Spotlight

Mary Lattimore

December 17, 2021

Mary Lattimore is a harpist and composer living in Los Angeles. She experiments with her Lyon and Healy Concert Grand harp and effects. Lattimore also writes harp parts for songs and recordings, performing and recording with such great artists as Meg Baird, Thurston Moore, Sharon Van Etten, Jarvis Cocker, Kurt Vile, Steve Gunn, Ed Askew, and Fursaxa. In March 2013, she accompanied Nick Cave’s beautiful horse soundsuits for the 100th anniversary of Grand Central Station in New York City. n the afterglow of her acclaimed 2020 album Silver Ladders (a year-end favorite of NPR, Pitchfork, The New Yorker, and others), Los Angeles-based harpist and composer Mary Lattimore returns with a culminating counterpart release, Collected Pieces II, out October 29th, 2021.

Joan: How did you start playing the harp?

Mary: Well, my mom is a harpist. When I was five, I started taking piano lessons. Eventually, around eleven, my mom said, ” Okay. Now it’s time for you to learn the harp and see if you like it.” I had listened to her play my whole life, and she had a lot of harpist friends that what would come over. It kind of just seemed like something that I was expected to learn how to do when I was a kid. But then, the more I started to learn, the more I got better at it, and the more fun it became. 

Then I was in the high school orchestra, and I was on this path to be a classical harpist. I went to college at the Eastman School of Music in New York to study Harp Performance. After I took a few years off to live in Vienna, Austria to teach English and be a nanny. I took some time off from the harp. Then I moved to Philly. That’s when I started to write my own music and play and bands, and that was in 2005. 

How do you feel living in Philly, starting in 2005, with its vibrant music and arts community impacted you and your practice? 

It was kind of a paradise when I first moved there. The rent was so cheap. Everybody was hanging out and playing music together and going to each other’s shows. It is very vibrant there. I just played there recently and was reminded of what a cool city it is. 

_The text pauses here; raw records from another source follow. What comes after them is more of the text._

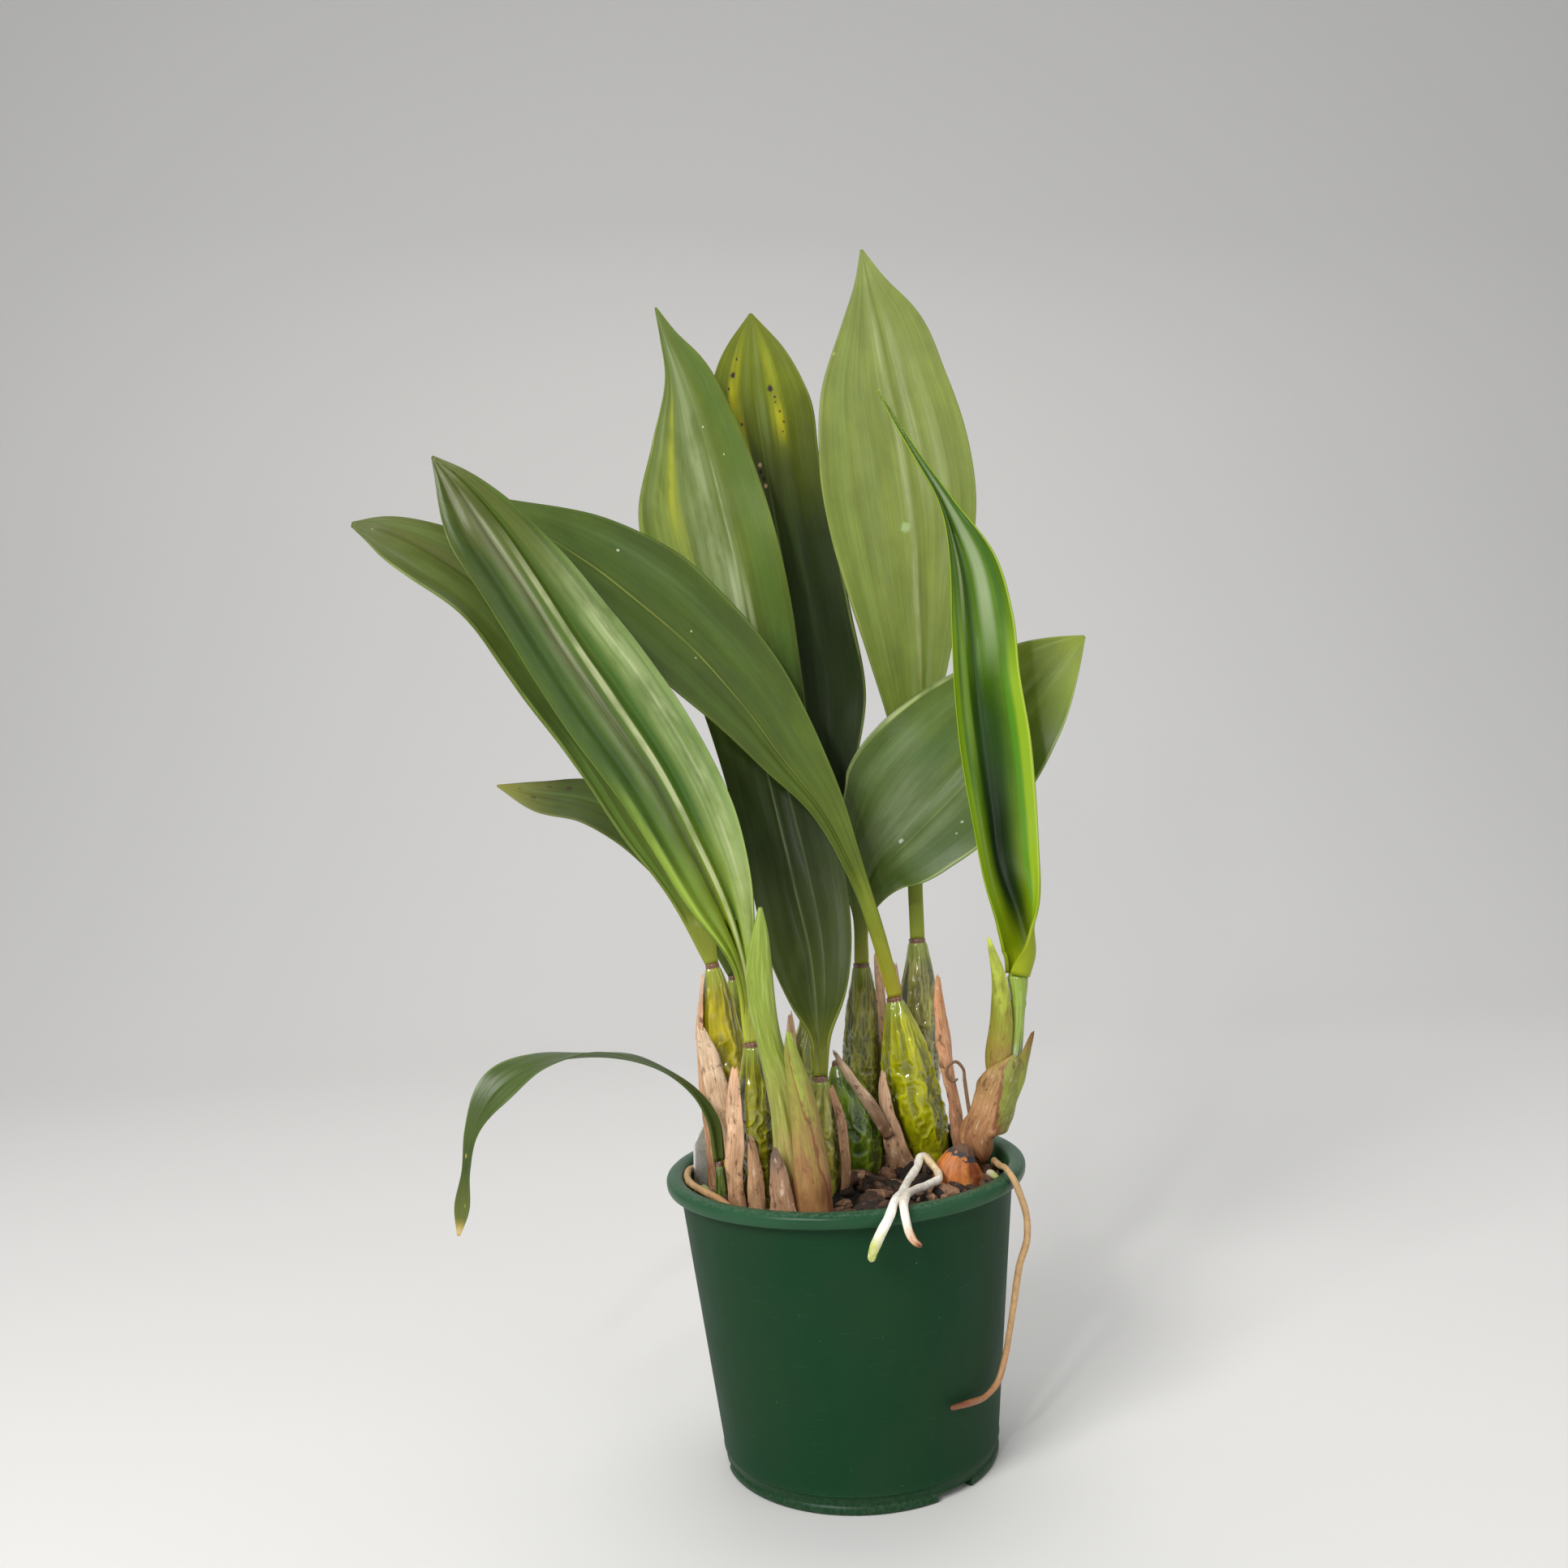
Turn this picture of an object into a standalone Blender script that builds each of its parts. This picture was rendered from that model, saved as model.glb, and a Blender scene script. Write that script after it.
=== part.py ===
"""A potted bifrenaria orchid: a green plastic pot filled with bark mix, ridged bulbs that each
carry one leaf, two new shoots, papery dry bracts, stray roots and a blank plant tag.

The lengths in this file are millimetres, and MM turns them into Blender's metres. The origin
is the middle of the pot's underside, +Z is up, and the plant's front looks along -Y.
"""

import math
import random

import bmesh
import bpy
import numpy as np
from mathutils import Matrix, Vector

MM = 0.001
GAP = 0.3

# The pot: a tapered plastic bucket with an overhanging rim and drain slots under its wall
POT_HEIGHT = 120.0
RIM_RADIUS = 75.0
RIM_DEPTH = 5.4
RIM_LIP_RADIUS = 70.0
BODY_TOP_RADIUS = 69.6
BODY_FOOT_RADIUS = 56.5
WALL = 2.4
FLOOR = 6.0
FOOT_STEP = 7.0
FOOT_ROLL = 0.6
DRAIN_SLOTS = 3
FIRST_SLOT_AZIMUTH = 37.0
SLOT_WIDTH = 18.0
SLOT_HEIGHT = 3.2
SLOT_DEPTH = 14.0
DRAIN_HOLE_RADIUS = 3.5
POT_SIDES = 48

# The bark mix, and how far each planting hole goes past the piece that stands in it
MIX_TOP = 110.0
MIX_UNEVEN = 1.2
MIX_RINGS = 4
MIX_SIDES = 32
BARK_CHUNKS = 34
BARK_SPACING = 12.0
BARK_LENGTH = (9.0, 18.0)
BARK_BREADTH_SHARE = (0.45, 0.8)
BARK_HEIGHT_SHARE = (0.35, 0.6)
BARK_CORNER_SHIFT = 0.14
BARK_TILT = 0.5
BARK_SINK = (-0.6, 1.2)
BARK_TRIES = 4000
BARK_SEED = 15
MIX_SHOULDER = 3.0
HOLE_BEYOND = 1.0

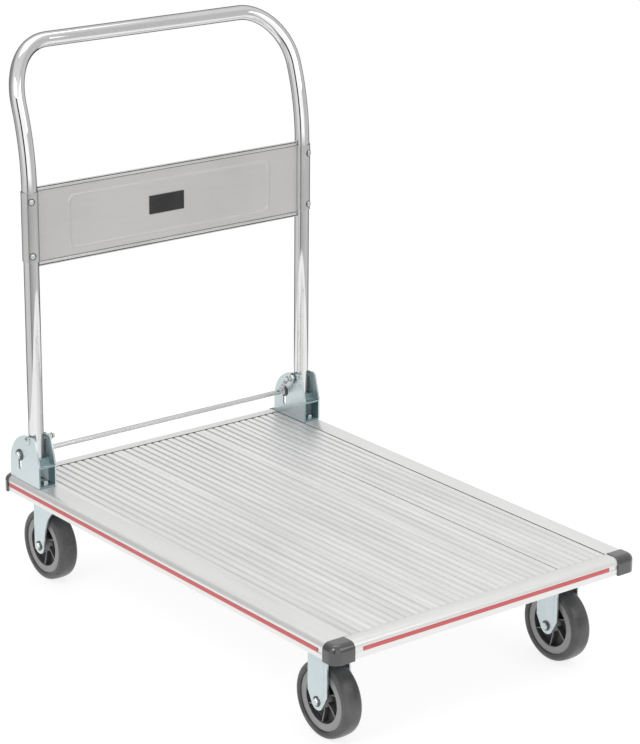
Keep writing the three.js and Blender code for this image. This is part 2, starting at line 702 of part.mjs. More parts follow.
// a path through chosen rings: each ring is one step of the extrusion
class RingPath extends THREE.Curve {
  constructor(rings) {
    super();
    this.rings = rings;
  }

  getPoint(t, target = new THREE.Vector3()) {
    const place = t * (this.rings.length - 1);
    const index = Math.min(Math.floor(place), this.rings.length - 2);
    return target.copy(this.rings[index]).lerp(this.rings[index + 1], place - index);
  }

  getSpacedPoints(divisions) {
    return this.getPoints(divisions);
  }

  getTangentAt(t, target = new THREE.Vector3()) {
    const index = Math.round(t * (this.rings.length - 1));
    const before = this.rings[Math.max(index - 1, 0)];
    const here = this.rings[index];
    const after = this.rings[Math.min(index + 1, this.rings.length - 1)];
    const entering = here.clone().sub(before).normalize();
    return target.copy(after).sub(here).normalize().add(entering).normalize();
  }
}

// the leg's centre line, from the lower end: straight up, then a long backward curve
function legPoint(arcLength) {
  const angle = Math.max(arcLength, 0) / BEND_RADIUS;
  const x = HANDLE_X - BEND_RADIUS * (1 - Math.cos(angle));
  const z = BEND_START_Z + BEND_RADIUS * Math.sin(angle) + Math.min(arcLength, 0);
  return [x, z];
}

function handleRings() {
  const half = [];
  const place = (arcLength, y) => {
    const [x, z] = legPoint(arcLength);
    half.push(new THREE.Vector3(x, y, z));
  };
  place(TUBE_END_Z - BEND_START_Z, HANDLE_Y);
  const cornerStart = LEG_ARC - CORNER_UP;
  for (let i = 0; i <= 4; i += 1) {
    place((cornerStart * i) / 4, HANDLE_Y);
  }
  for (let i = 1; i <= 7; i += 1) {
    const angle = (i * Math.PI) / 14;
    place(cornerStart + CORNER_UP * Math.sin(angle), HANDLE_Y - CORNER_SIDE * (1 - Math.cos(angle)));
  }
  const other = half.map((point) => new THREE.Vector3(point.x, -point.y, point.z)).reverse();
  return [...half, ...other];
}

function handleTube() {
  const section = new THREE.Shape().absarc(0, 0, TUBE_RADIUS, 0, 2 * Math.PI);
  section.holes.push(new THREE.Path().absarc(0, 0, TUBE_RADIUS - TUBE_WALL, 0, 2 * Math.PI, true));
  const rings = handleRings();
  const tube = new THREE.ExtrudeGeometry(section, {
    curveSegments: 8,
    steps: rings.length - 1,
    extrudePath: new RingPath(rings),
  });
  const pinHoles = [-1, 1].map((sign) =>
    rodY(PIN_RADIUS + GAP, sign * HANDLE_Y - 20, sign * HANDLE_Y + 20, HANDLE_X, PIVOT_Z, 16));
  return cut(tube, ...pinHoles);
}

// a solid heel in the tube's lower end, rounded about the pivot so that it passes the release bar
function endPlug() {
  const stem = rodZ(TUBE_RADIUS - TUBE_WALL - GAP, TUBE_END_Z - 2, TUBE_END_Z + 12, 0, 0, 12);
  const block = rodZ(TUBE_RADIUS, PIVOT_Z - HEEL_RADIUS - 1, TUBE_END_Z - GAP, 0, 0, 16);
  const heelArc = rodY(HEEL_RADIUS, -TUBE_RADIUS - 2, TUBE_RADIUS + 2, 0, PIVOT_Z, 72);
  return joined(stem, common(block, heelArc));
}

// a sheet between the legs with thick hems, whose ends wrap round the tubes as split collars
function handlePanel() {
  const rear = PANEL_FRONT_X - PANEL_SHEET;
  const hemFront = rear + HEM_THICKNESS;
  const inner = TUBE_RADIUS + GAP;
  const outer = inner + COLLAR_WALL;
  const reach = HANDLE_Y - inner - COLLAR_WALL / 2;
  const sheet = alongY([
    [rear, PANEL_BOTTOM],
    [hemFront, PANEL_BOTTOM],
    [hemFront, PANEL_BOTTOM + HEM_HEIGHT],
    [PANEL_FRONT_X, PANEL_BOTTOM + HEM_HEIGHT],
    [PANEL_FRONT_X, PANEL_TOP - HEM_HEIGHT],
    [hemFront, PANEL_TOP - HEM_HEIGHT],
    [hemFront, PANEL_TOP],
    [rear, PANEL_TOP],
  ], -reach, reach);
  const start = -Math.PI / 2 - 0.1;
  const end = start + (11 * Math.PI) / 6;
  const ring = [...arc(0, 0, outer, start, end, 26), ...arc(0, 0, inner, end, start, 26)];
  const collar = alongZ(ring, COLLAR_BOTTOM, COLLAR_TOP).translate(HANDLE_X, HANDLE_Y, 0);
  return joined(sheet, collar, mirroredY(collar));
}

function makeHandle() {
  add(platform, 'handle_tube', handleTube(), chrome());
  for (const [side, sign] of SIDES) {
    add(platform, `handle_end_plug_${side}`, endPlug(), zinc(), HANDLE_X, sign * HANDLE_Y, 0);
  }
  add(platform, 'handle_panel', handlePanel(), greySheet());
  const [labelWidth, labelHeight] = LABEL_SIZE;
  const [labelY, labelZ] = LABEL_CENTRE;
  const back = PANEL_FRONT_X + GAP;
  const label = box(back, back + 0.8, labelY - labelWidth / 2, labelY + labelWidth / 2,
    labelZ - labelHeight / 2, labelZ + labelHeight / 2);
  add(platform, 'label_plate', label, black());
}

makeDeck();
makeCasters();
makeHinges();
makeHandle();

// the rear wheels trail past the platform, so the middle of the overall length lies behind its centre
const REAR_REACH = WHEEL_RADIUS + SWIVEL_TRAIL - SWIVEL_X;
platform.position.x = (REAR_REACH - LENGTH / 2) / 2;

const cart = new THREE.Group();
cart.add(platform);

export default cart;
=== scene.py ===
"""Folding platform cart: its looks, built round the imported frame.

Lengths are in millimetres in the platform's own frame unless a line says metres: +X forward, +Y left, +Z up,
x = 0 at the middle of the platform and z = 0 on the floor. make() turns them into the row's metres.
"""
import math

import bmesh
import bpy
from mathutils import Matrix, Vector


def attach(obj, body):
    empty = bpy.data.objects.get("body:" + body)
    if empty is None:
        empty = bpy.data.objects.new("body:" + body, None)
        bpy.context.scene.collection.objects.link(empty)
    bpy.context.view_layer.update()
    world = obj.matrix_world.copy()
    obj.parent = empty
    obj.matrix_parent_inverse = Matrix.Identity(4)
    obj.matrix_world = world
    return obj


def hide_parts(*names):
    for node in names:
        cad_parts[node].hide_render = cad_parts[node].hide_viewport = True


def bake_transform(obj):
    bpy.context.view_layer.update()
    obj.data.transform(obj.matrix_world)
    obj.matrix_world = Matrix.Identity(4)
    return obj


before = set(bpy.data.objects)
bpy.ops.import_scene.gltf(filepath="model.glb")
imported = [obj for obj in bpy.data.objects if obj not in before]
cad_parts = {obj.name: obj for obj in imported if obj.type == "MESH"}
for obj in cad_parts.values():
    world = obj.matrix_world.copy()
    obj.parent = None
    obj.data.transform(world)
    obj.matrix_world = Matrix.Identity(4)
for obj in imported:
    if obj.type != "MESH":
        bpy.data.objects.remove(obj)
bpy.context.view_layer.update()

MM = 0.001
PLATFORM_X = 13.25  # the row's origin lies this far behind the platform's middle
TO_ROW = Matrix.Translation((PLATFORM_X * MM, 0, 0)) @ Matrix.Scale(MM, 4)
SIDES = (("right", -1), ("left", 1))

# ---- dimensions, as in the solids ---------------------------------------------------------------------

HALF_LENGTH = 457
HALF_WIDTH = 305
RAIL_FACE_X = 454.5
RAIL_FACE_Y = 302.5
RAIL_BOTTOM = 169
RAIL_TOP = 196.6
RAIL_EDGE_RADIUS = 10.5
RAIL_WALL = 2.2
SEAM_X = 428.3
SEAM_Y = 262.5
SIDE_STRIPE_Z = 180.6
END_STRIPE_Z = 182.4
PLANK_SEAMS = (-262.5, -87.5, 87.5, 161, 262.5)
PLANK_TOP = 196
PLANK_FOOT = 181.3
GROOVE_PITCH = 15
GROOVE_DEPTH = 1.2

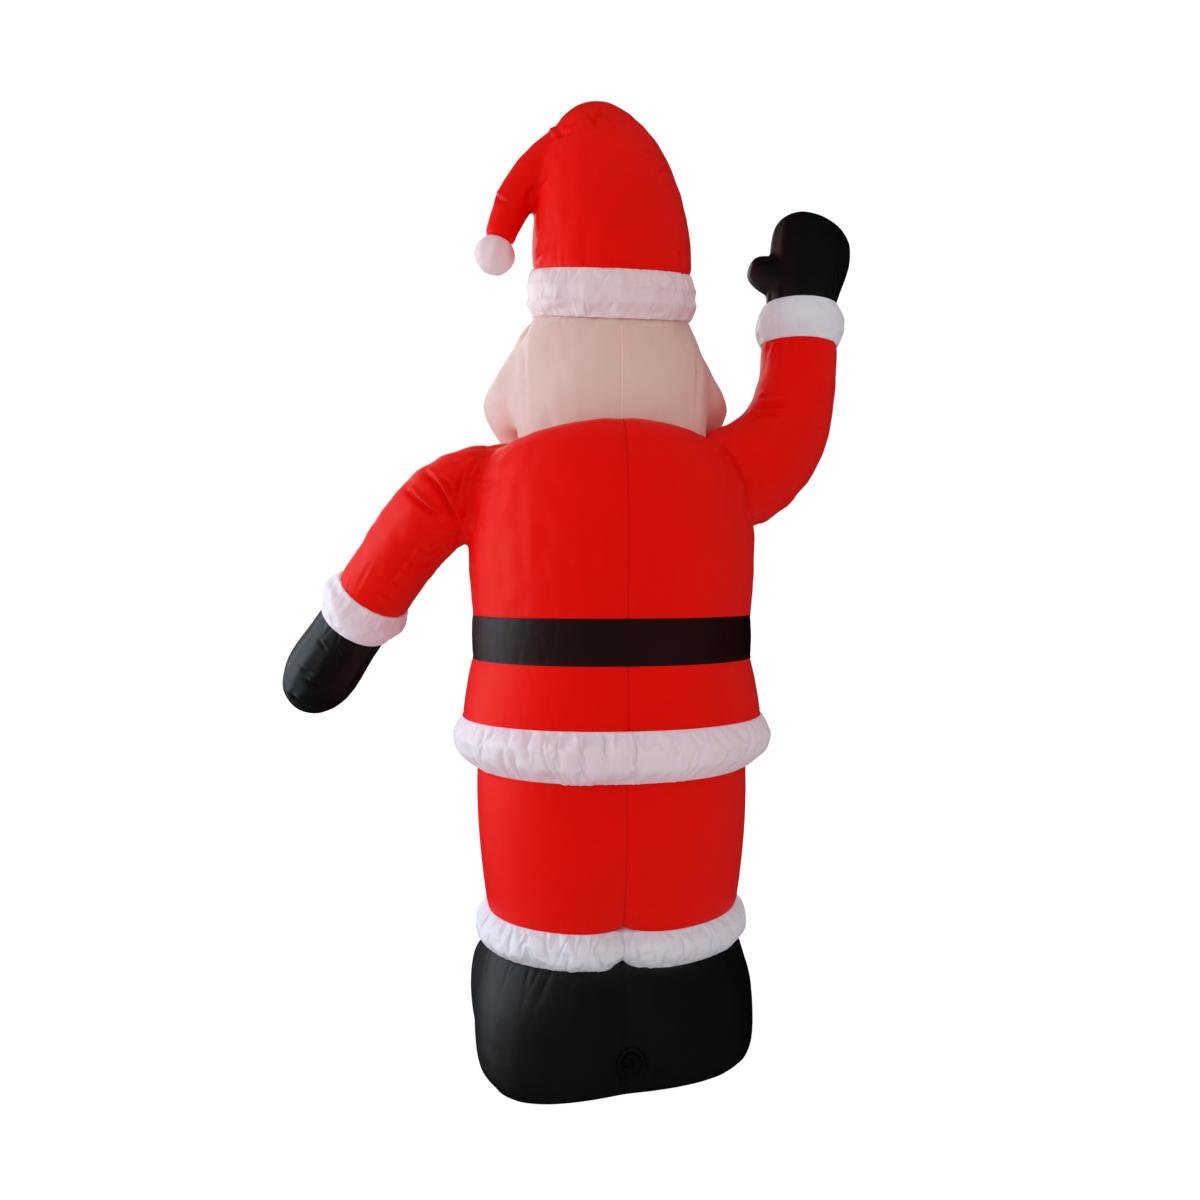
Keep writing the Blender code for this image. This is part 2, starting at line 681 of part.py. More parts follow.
def build_hat():
    """The gathered band, the leaning cone with its tail, and the ball on the tail's end."""
    skin_rings("hat_trim", section_rings(
        HAT_TRIM_LOW_Z, HAT_TRIM_HIGH_Z, HAT_SEAM, HAT_SEAM, HAT_TRIM_BULGE, BAND_STEPS,
        slope=HAT_SLOPE, gathers=HAT_TRIM_GATHERS), WHITE)
    steps = 9
    rings = []
    for step in range(steps + 1):
        share = HAT_LAST_RING * (1.0 - (1.0 - step / steps) ** HAT_RING_CROWDING)
        size = (1.0 - share ** HAT_TOP_START) ** HAT_TOP_BLUNTNESS
        rings.append(body_ring(
            HAT_TRIM_HIGH_Z + SEAM_GAP + HAT_HEIGHT * share,
            HAT_SEAM[0] * size, HAT_SEAM[1] * size, HEAD_SIDES,
            slope=HAT_SLOPE * (1.0 - share), middle=HAT_LEAN * share ** 2,
        ))
    hat = skin_rings("hat", rings, RED)

    last = len(TAIL_PATH) - 1
    stations = [
        (x, 0.0, HAT_TRIM_HIGH_Z + z, blend(TAIL_ROOT_RADIUS, TAIL_END_RADIUS, index / last))
        for index, (x, z) in enumerate(TAIL_PATH)
    ]
    path = smooth_stations(stations, 2)
    combine(hat, "UNION", skin_cutter("hat_tail", tube_rings(path, TAIL_SIDES)))

    end, along = tube_end(path)
    centre = end + along * (POMPOM_RADIUS - POMPOM_OVERLAP)
    bands = 7
    sides = SIDES_PER_GATHER * POMPOM_GATHERS
    rings = []
    for band in range(1, bands):
        tilt = HALF_TURN * band / bands
        radius = POMPOM_RADIUS * math.sin(tilt)
        middle = centre - along * (POMPOM_RADIUS * math.cos(tilt))
        ring = square_ring(middle, along, radius, radius, sides)
        rings.append([
            middle.lerp(point, 1.0 + POMPOM_WAVE * math.cos(FULL_TURN * index / SIDES_PER_GATHER))
            for index, point in enumerate(ring)
        ])
    pompom = skin_rings("hat_pompom", rings, WHITE)
    combine(pompom, "DIFFERENCE", skin_cutter("tail_cutter", tube_rings(path, TAIL_SIDES, SEAM_GAP)))


build_boots()
trunk = build_body()
build_buckle(trunk)
head_cutter = skin_cutter("head_cutter", head_rings(SEAM_GAP))
left_sleeve = build_arm("left", LEFT_ARM, LOWERED_MITTEN, -FRONT_TO_BACK, trunk, head_cutter)
right_sleeve = build_arm("right", RIGHT_ARM, RAISED_MITTEN, -LEFT_TO_RIGHT, trunk, head_cutter)
build_head(trunk, head_cutter, (left_sleeve, right_sleeve))
build_hat()
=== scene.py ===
import math

import bmesh
import bpy
import numpy as np
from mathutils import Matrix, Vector
from mathutils.bvhtree import BVHTree


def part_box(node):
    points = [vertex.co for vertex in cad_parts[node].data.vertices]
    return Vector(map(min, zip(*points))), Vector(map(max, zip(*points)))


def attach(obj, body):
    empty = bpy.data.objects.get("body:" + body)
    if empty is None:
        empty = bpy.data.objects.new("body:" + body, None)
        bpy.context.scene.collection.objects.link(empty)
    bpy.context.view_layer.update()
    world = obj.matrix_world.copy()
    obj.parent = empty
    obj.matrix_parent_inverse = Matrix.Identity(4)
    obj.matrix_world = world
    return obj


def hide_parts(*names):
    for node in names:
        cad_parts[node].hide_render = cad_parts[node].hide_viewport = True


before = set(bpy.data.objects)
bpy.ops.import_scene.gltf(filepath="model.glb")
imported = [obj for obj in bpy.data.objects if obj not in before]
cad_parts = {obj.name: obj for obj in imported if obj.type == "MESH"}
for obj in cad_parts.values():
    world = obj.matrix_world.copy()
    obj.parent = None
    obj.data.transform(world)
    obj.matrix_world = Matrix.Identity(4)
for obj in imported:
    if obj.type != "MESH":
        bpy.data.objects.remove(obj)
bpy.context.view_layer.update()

RED = "red_nylon"
WHITE = "white_nylon"
IVORY = "ivory_nylon"
BLACK = "black_nylon"
SKIN = "skin_nylon"
GOLD = "gold_nylon"

# The photograph's camera: its place, the way it looks and its lens, for a frame 1200 pixels wide
FRAME_PIXELS = 1200.0
FOCAL_PIXELS = 862.0
SENSOR_WIDTH = 36.0
CAMERA_DISTANCE = 2.22
CAMERA_HEIGHT = 1.165
CAMERA_AZIMUTH = math.radians(173.0)
AXIS_PIXEL = 612.0
HORIZON_PIXEL = 583.0
FORWARD = np.array((-math.sin(CAMERA_AZIMUTH), math.cos(CAMERA_AZIMUTH), 0.0))
RIGHTWARD = np.array((math.cos(CAMERA_AZIMUTH), math.sin(CAMERA_AZIMUTH), 0.0))
CAMERA_PLACE = -FORWARD * CAMERA_DISTANCE + np.array((0.0, 0.0, CAMERA_HEIGHT))

# Fineness of the cloth, in metres between neighbouring points
CELL = 0.0056
BAND_CELL = 0.0038
BODY_COLUMNS = 600
ARM_COLUMNS = 176
BODY_SMOOTHING = 9.0
# Neighbouring nodes are grown by this much, so that they join into one skin
GROWTH = 0.0005
# A skin runs on by this much inside the neighbour that covers its end
TUCK = 0.025
# A reading stays this far from a section's ends
MARGIN = 0.0015
FULL_TURN = 2.0 * math.pi

# Tucks that a seam gathers: their spacing along it, depth, length and width
TUCKS = {
    "trouser_trim": (0.019, 0.0046, 0.038, 0.0046),
    "coat_trim": (0.023, 0.0044, 0.045, 0.005),
    "hat_trim": (0.026, 0.0034, 0.042, 0.0055),
    "cuff": (0.02, 0.0026, 0.032, 0.005),
    "panel": (0.04, 0.0014, 0.045, 0.006),
    "ankle": (0.03, 0.003, 0.05, 0.007),
    "sole": (0.045, 0.003, 0.05, 0.008),
    "wrist": (0.026, 0.003, 0.045, 0.006),
    "armhole": (0.024, 0.004, 0.05, 0.0065),
    "mitten": (0.024, 0.0032, 0.055, 0.0065),
    "hairline": (0.03, 0.0022, 0.04, 0.006),
    "neckline": (0.034, 0.002, 0.04, 0.006),
    "hat": (0.034, 0.0026, 0.05, 0.0065),
}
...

In the early 2000s, most of my music community wasn’t thinking about being famous. It was a social thing, to play together, it was a communal thing. It felt good to play with one another, to support one another. I had some friends that hosted shows in their backyard. It was inspiring to constantly learn about new music. 

Backyard shows are integral.

Yeah! Potlucks and the sort. There was something kind of casual about it, blissful you know? I think looking back on it, Philly has become so much more expensive. It was all the fact it was a cheap place to live, and a cool city to live in. Real estate impacts those communities. 

Becky Suss, “Mic (Lighthouse with Solar System),” 84 × 60 inches, oil on canvas, 2019. | Photograph courtesy of Jack Shainman Gallery.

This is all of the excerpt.